The exchange rate crisis has brought about this new situation with more and more businesses opting to balance their eggs. Already major garment manufacturers are in Africa and other regions. “Other manufacturing firms will follow suit sooner or later,” a second economist said.

He pointed out that the US dollar exchange rate gap between the published rate by the Central Bank and the going rate in the black market has widened to unprecedented levels over the past month. Generally, it is 1 to 2 per cent but now it stands at nearly 25 per cent. The rupee is depreciating at a rate which we never saw in our life time.”

On Thursday the regulator’s published US dollar selling rate was Rs. 203.89 while the informal rate was an alarming Rs. 260.

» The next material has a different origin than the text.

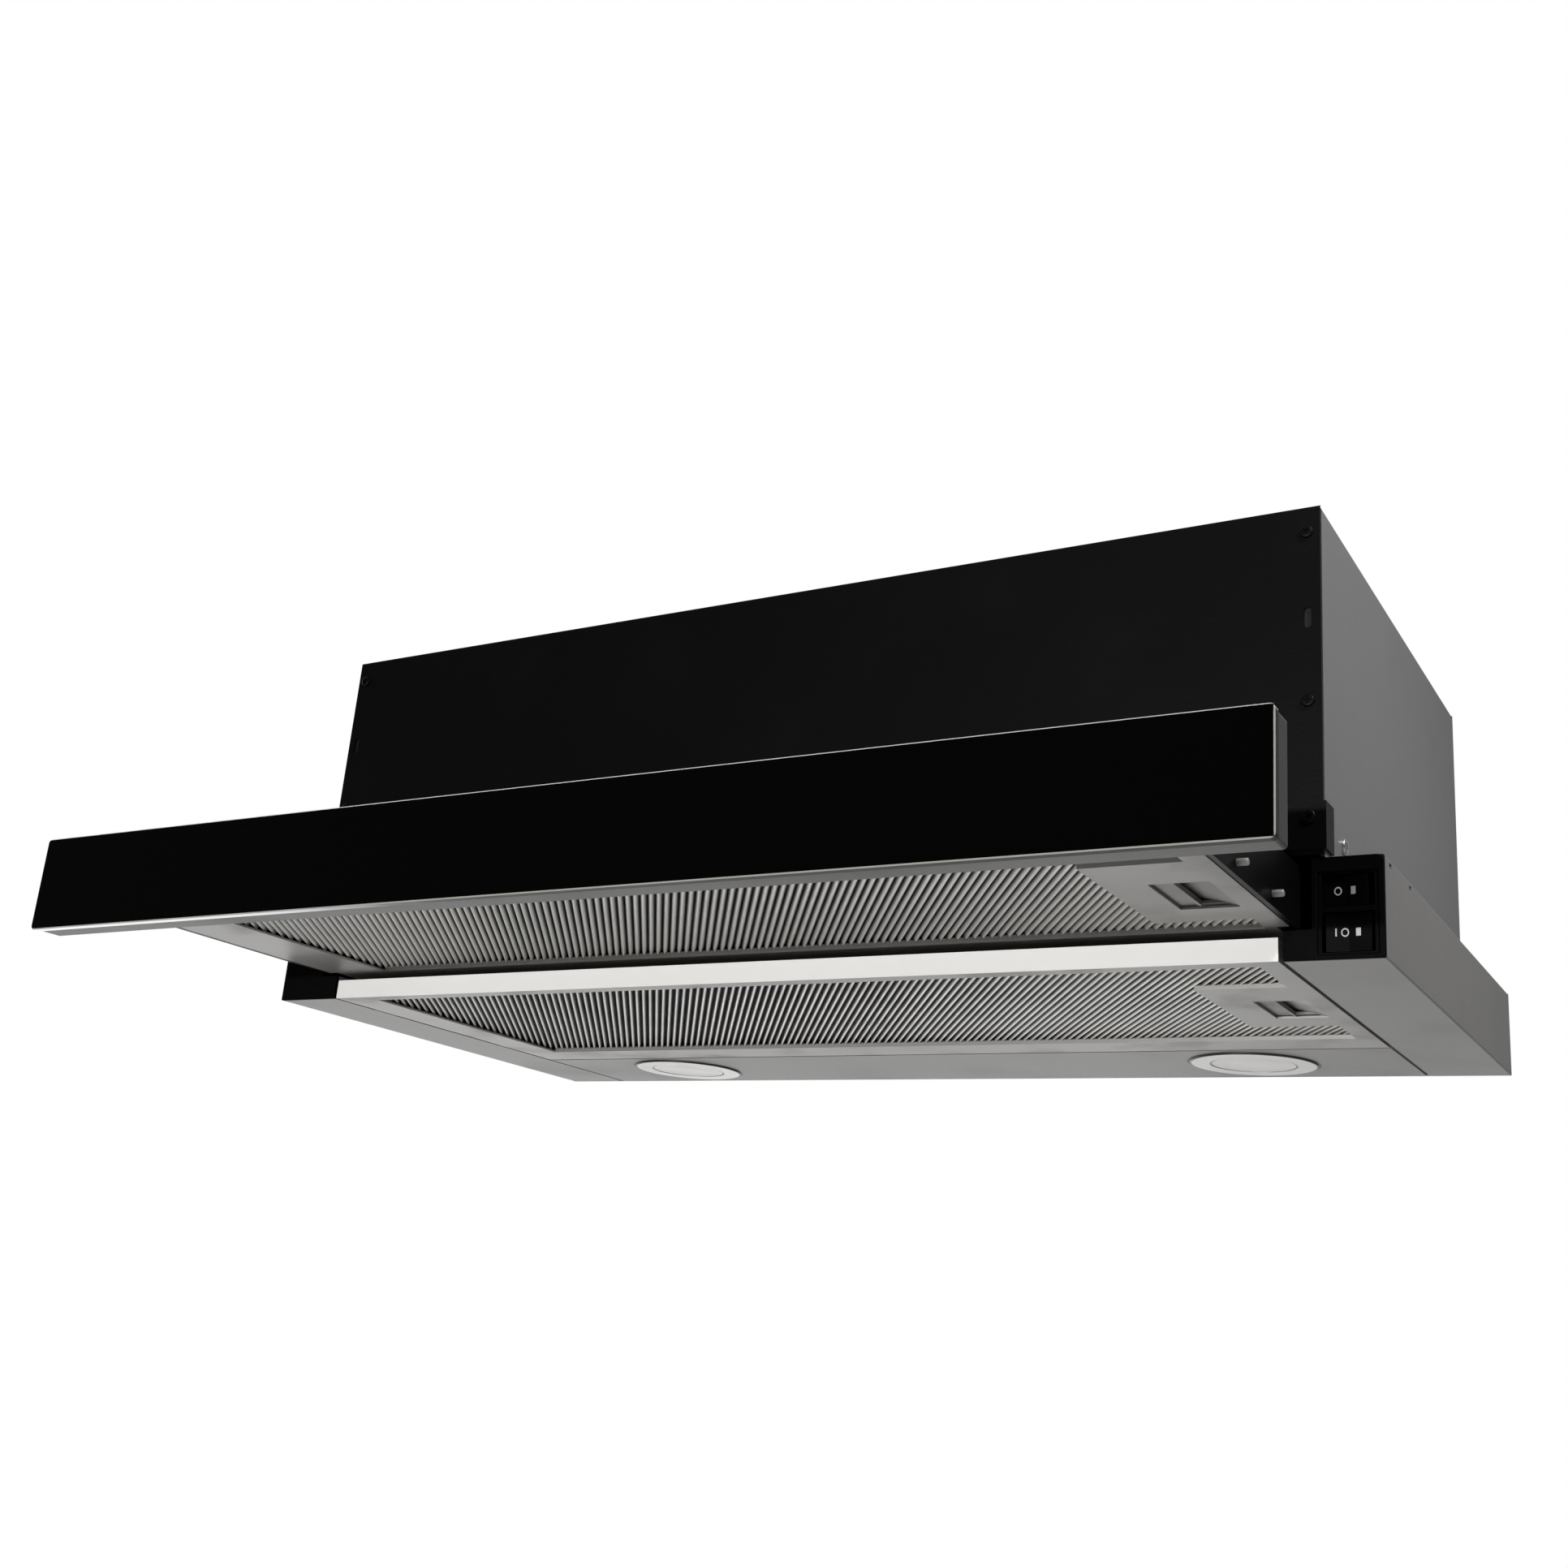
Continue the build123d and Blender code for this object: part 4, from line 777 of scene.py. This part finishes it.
    def spring(self) -> bpy.types.Object:
        """Wind the latch spring by spinning a small ring of wire up along its axis."""
        low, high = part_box(f"{self.name}_spring")
        radius = (high[1] - low[1]) / 2.0 - self.wire_radius
        length = high[0] - low[0] - 2.0 * self.wire_radius
        bpy.ops.object.select_all(action="DESELECT")
        bpy.ops.mesh.primitive_circle_add(vertices=8, radius=self.wire_radius, location=(radius, 0.0, 0.0),
                                          rotation=(math.pi / 2.0, 0.0, 0.0))
        coil = named(f"{self.name}_coil")
        bpy.ops.object.transform_apply(location=True, rotation=True, scale=True)
        finish_with(coil, "SCREW", screw_offset=length / self.coil_turns, iterations=self.coil_turns,
                    steps=self.coil_steps, render_steps=self.coil_steps, use_merge_vertices=True)
        start = (low[0] + self.wire_radius, (low[1] + high[1]) / 2.0, (low[2] + high[2]) / 2.0)
        coil.matrix_world = facing(start, (1.0, 0.0, 0.0))
        bpy.ops.object.mode_set(mode="EDIT")
        bpy.ops.mesh.select_mode(type="EDGE")
        bpy.ops.mesh.select_all(action="DESELECT")
        bpy.ops.mesh.select_non_manifold()
        bpy.ops.mesh.edge_face_add()
        bpy.ops.object.mode_set(mode="OBJECT")
        settle(coil)
        smooth(coil, 60.0)
        return coil


@dataclass
class Fasteners:
    """Cross-recessed pan head screws, modelled once and copied to each group's places."""

    shop: Workshop
    head_radius: float = 2.8 * MM
    head_height: float = 1.4 * MM
    head_sides: int = 28
    crown: float = 0.75 * MM
    crown_steps: int = 4
    frame_count: int = 4
    recess_width: float = 0.62 * MM
    recess_length: float = 3.1 * MM
    recess_depth: float = 0.9 * MM
    shank_radius: float = 1.5 * MM
    shank_length: float = 5.0 * MM
    shank_chamfer: float = 0.3 * MM
    seat_depth: float = 1.6 * MM
    panel_middle: float = -88.0 * MM

    def model(self) -> bpy.types.Object:
        """One screw with its head along local Z and its seat at the origin."""
        bpy.ops.object.select_all(action="DESELECT")
        bpy.ops.mesh.primitive_cylinder_add(vertices=self.head_sides, radius=self.head_radius,
                                            depth=self.head_height,
                                            location=(0.0, 0.0, self.head_height / 2.0))
        screw = named("screw_model")
        bpy.ops.object.transform_apply(location=True)
        bpy.ops.object.mode_set(mode="EDIT")
        top = self.head_height
        pick(screw, "EDGE", lambda edge: all(vert.co.z > top - TOUCH for vert in edge.verts))
        bpy.ops.mesh.bevel(offset=self.crown, segments=self.crown_steps)
        pick(screw, "FACE", lambda face: face.normal.z < -0.9)
        bpy.ops.mesh.inset(thickness=self.head_radius - self.shank_radius)
        bpy.ops.mesh.extrude_region_move(TRANSFORM_OT_translate={"value": (0.0, 0.0, -self.shank_length)})
        bpy.ops.mesh.bevel(offset=self.shank_chamfer, segments=1, affect="EDGES")
        bpy.ops.object.mode_set(mode="OBJECT")
        for turn in (0.0, math.pi / 2.0):
            self.cut_slot(screw, turn)
        settle(screw)
        smooth(screw, 40.0)
        return screw

    def cut_slot(self, screw: bpy.types.Object, turn: float) -> None:
        """Cut one arm of the cross recess."""
        size = (self.recess_length, self.recess_width, 2.0 * self.recess_depth)
        cutter = block("recess_cutter", size, (0.0, 0.0, self.head_height), turn)
        finish_with(screw, "BOOLEAN", operation="DIFFERENCE", object=cutter, solver="EXACT")
        bpy.data.objects.remove(cutter)

    def build(self) -> None:
        """Place every group of screws."""
        model = self.model()
        groups = ((("panel_screws", "housing", "black_steel", BLACK_PAINT), self.panel_places()),
                  (("side_screws", "housing", "zinc_steel", SCREW_STEEL), self.side_places()),
                  (("frame_screws", "carriage", "zinc_steel", SCREW_STEEL), self.frame_places()),
                  (("collar_screws", "housing", "zinc_steel", SCREW_STEEL), self.collar_places()))
        for (node, body, slot, finish), places in groups:
            copies = [copy_to(model, place) for place in places]
            self.shop.place(join(copies, f"{node}_detail"), body, slot, finish, node)
        bpy.data.objects.remove(model)

    def panel_places(self) -> list[Matrix]:
        """Screws along the side edges of the front and back panels."""
        low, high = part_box("panel_screws")
        reach = high[0] - self.head_radius
        heights = (low[2] + self.head_radius, self.panel_middle, high[2] - self.head_radius)
        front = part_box("housing_front_panel")[0][1]
        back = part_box("housing_back_panel")[1][1]
        places = []
        for side in (-1.0, 1.0):
            for index, height in enumerate(heights):
                places.append(facing((side * reach, front, height), (0.0, -1.0, 0.0), 0.4 + index))
                places.append(facing((side * reach, back, height), (0.0, 1.0, 0.0), 0.9 * index))
        return places

    def side_places(self) -> list[Matrix]:
        """Screws through the housing's sides, near its lower corners."""
        low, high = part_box("side_screws")
        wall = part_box("housing_shell")[1][0]
        middle = (low[2] + high[2]) / 2.0
        edge = (high[2] - low[2]) / 2.0
        rows = (low[1] + edge, high[1] - edge)
        scale = Matrix.Scale(edge / self.head_radius, 4)
        return [facing((side * wall, row, middle), (side, 0.0, 0.0), 0.5 + row * 9.0) @ scale
                for side in (-1.0, 1.0) for row in rows]

    def frame_places(self) -> list[Matrix]:
        """Screws that hold the tray's front flange to the frame."""
        low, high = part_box("frame_screws")
        first, last = low[0] + self.head_radius, high[0] - self.head_radius
        seat = high[1] - self.seat_depth
        height = (low[2] + high[2]) / 2.0
        gaps = self.frame_count - 1
        return [facing((first + (last - first) * index / gaps, seat, height), (0.0, 1.0, 0.0), index * 0.7)
                for index in range(self.frame_count)]

    def collar_places(self) -> list[Matrix]:
        """Screws round the duct collar's flange."""
        low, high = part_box("collar_screws")
        reach = high[0] - self.head_radius
        seat = high[2] - self.seat_depth
        return [facing((x * reach, y * reach, seat), (0.0, 0.0, 1.0), 0.6 * (x - y))
                for x in (-1.0, 1.0) for y in (-1.0, 1.0)]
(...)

This situation has made a compelling case for local exporters looking to go out and start in Africa – especially in countries like Ghana and Kenya which stand out for their relative political stability and economic diversification. “Many local manufacturers seem to prefer these destinations,” the first economist added. Together, the two countries produce about two-thirds of global cocoa output and certain confectionery industries are interested in going there, an analyst confirmed.

“The African Continental Free Trade Area (AfCFTA) agreement creates the largest free trade area in the world,” the second economist noted. AfCFTA aggressively promotes trade facilitation measures that cut red tape and rationalise customs procedures enabling US$292 billion of the $450 billion in potential revenue, he added noting that this is too much of an opportunity for exporters exacerbated by the exchange rate crisis here to pass.

The rupee has fallen by 7.5 per cent against the US dollar this year. Sri Lanka’s foreign exchange reserves fell to $2.8 billion at the end of July. The Central Bank recently increased interest rates to support the local currency.